Já de volta ao Brasil, nunca mais tive de exercer minhas funções de causídico. Passei alguns anos sem vê-lo, até vir morar no Rio e bater com ele na churrascaria em que ele tinha mesa fixa, da qual passei a participar. Nossas conversas se davam ali e na Cobal do Leblon. À churrascaria ainda consigo voltar, embora poucas vezes e relutantemente, assim mesmo porque o ambiente mudou muito e, depois da partida dele, não me faz lembrá-lo com muita vividez. Mas à Cobal não volto, porque me vem uma saudade intensa de sua figura e sua conversa, e não dá para segurar.

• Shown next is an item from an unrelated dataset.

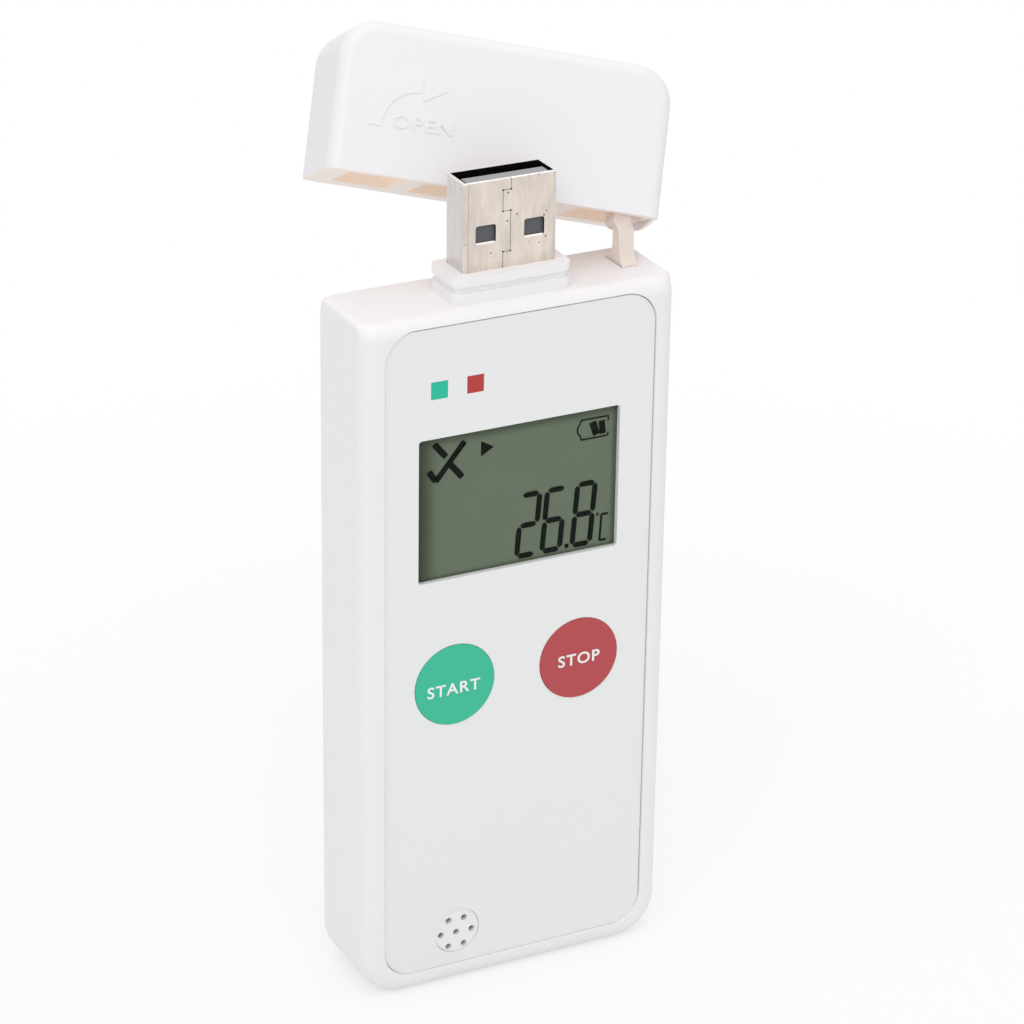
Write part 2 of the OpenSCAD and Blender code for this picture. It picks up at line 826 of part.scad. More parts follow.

A gente conversava sobre qualquer coisa, mas se formava uma platéia numerosa, quando iniciávamos debates ornitológicos e ictiológicos (dicionário, dicionário; domingo é dia de fazer um exerciciozinho, peguem esse cartapácio aí, botem os óculos e vão dar uma dicionarada, mens sana in corpore sano). Em matéria de aves ganhei somente uns dois debates, entre talvez centenas. Já quanto a peixe e marisco, obtive algumas vitórias expressivas. Mas os shows que tomei de Tom em matéria de aves foram homéricos, principalmente no dia em que ele me perguntou se eu achava mesmo que o urubu era um catartidiforme ou um ciconídeo. Opondo-se eloqüentemente à taxonomia vigente, Tom sustentava que o urubu merece ser um ciconiforme e fez uma palestra deslumbrante, de uns vinte minutos, a respeito de urubus, cegonhas, jaburus e correlatos. Imbatível.

Ah, encantadora leitora, gentil leitor, que saudade que tenho de Tom! Não existirá ninguém igual a ele, nunca. E aí, neste mundo besta, em que os amigos têm o mau gosto de morrer e a gente vê como vai ficando sozinha, não posso pensar nele sem — adivinharam — chorar, coisa que, embora silenciosamente e com discrição, estou fazendo precisamente agora. Desculpem, vocês não têm nada com isso e podem até querer de volta o dinheiro gasto com um jornal que permite alguém escrever sobre assunto tão pessoal. Certo, certo, é pessoal, mas Tom não era pessoal, Tom era — e é — patrimônio nacional, razão por que imagino que pelo menos um bocadinho ele interessará a todos vocês. Não li o livro do Ruy Castro sobre ele, mas vou ler. Assim que comprar uma nova caixa de lenços de papel.